I also noted with interest Gilbert's remarks about the Curwensville Dam. During Hurricane Agnes the dam filled to within 14 feet of the top. If we had not had the Curwensville Dam, Clearfield would have been 12 feet under water. The dam had a sizable impact on the Lock Haven level, too. During the 1936 flood we were under three feet of water.
As Gilbert has pointed out, the fishing is really getting good now. It had been 50 years since the West Branch was clean around Clearfield, but about seven years ago some of us put in catfish fingerlings. Two years later we were getting eight-and nine-inch catfish. Now the river is loaded with suckers, and there are bass and trout, too. The big bass are inclined to go down the river but the trout seem to be comfortable, especially near the mouths of the feeder runs.
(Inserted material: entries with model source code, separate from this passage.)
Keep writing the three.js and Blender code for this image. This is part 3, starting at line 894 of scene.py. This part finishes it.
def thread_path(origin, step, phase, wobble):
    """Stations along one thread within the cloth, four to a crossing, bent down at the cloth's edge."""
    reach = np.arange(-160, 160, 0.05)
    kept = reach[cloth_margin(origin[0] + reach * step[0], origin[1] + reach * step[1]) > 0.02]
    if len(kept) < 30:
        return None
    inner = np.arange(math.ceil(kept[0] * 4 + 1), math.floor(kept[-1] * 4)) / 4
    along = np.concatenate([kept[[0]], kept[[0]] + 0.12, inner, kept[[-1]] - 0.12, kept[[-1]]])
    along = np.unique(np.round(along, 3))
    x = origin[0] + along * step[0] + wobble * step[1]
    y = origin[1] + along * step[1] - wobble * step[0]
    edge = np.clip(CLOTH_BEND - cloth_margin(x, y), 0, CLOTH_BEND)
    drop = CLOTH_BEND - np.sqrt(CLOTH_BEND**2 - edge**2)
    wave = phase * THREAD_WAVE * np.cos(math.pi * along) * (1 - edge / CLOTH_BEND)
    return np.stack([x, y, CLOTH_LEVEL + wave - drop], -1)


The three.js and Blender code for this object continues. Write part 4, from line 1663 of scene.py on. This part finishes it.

Another boon from the Curwensville Dam is that dam tenders let us know when they are going to let some water out of the dam and one can ride that crest for miles.
WILLIAM K. ULERICH
The secret is out, but I suppose it is time we shared this canoeing gem with other people. Bil Gilbert has captured the wilderness, scenery and solitude of the West Branch as well as revealed its problems.
I went to school alongside this lovely river, and your article brought back more memories of the joy I experienced on its banks than any class reunion could.
I will set aside this issue with the intention of reading it again and again. And I'm sure many others who have had an affair with north-central Pennsylvania and its West Branch will do the same.
The title of Joe Marshall's article summarizing the 1978 National Football League draft (The Same Old Song and Dance, May 15) couldn't have been more inappropriate in the case of the Buffalo Bills. The Bills have been notorious in recent years for their poor draft selections. They have not enjoyed a blue-chip draft since 1973, when they acquired Joe DeLamielleure and Joe Ferguson. That all changed this year when the Bills, behind the drafting genius of Chuck Knox, picked Terry Miller, running back extraordinaire, in the first round.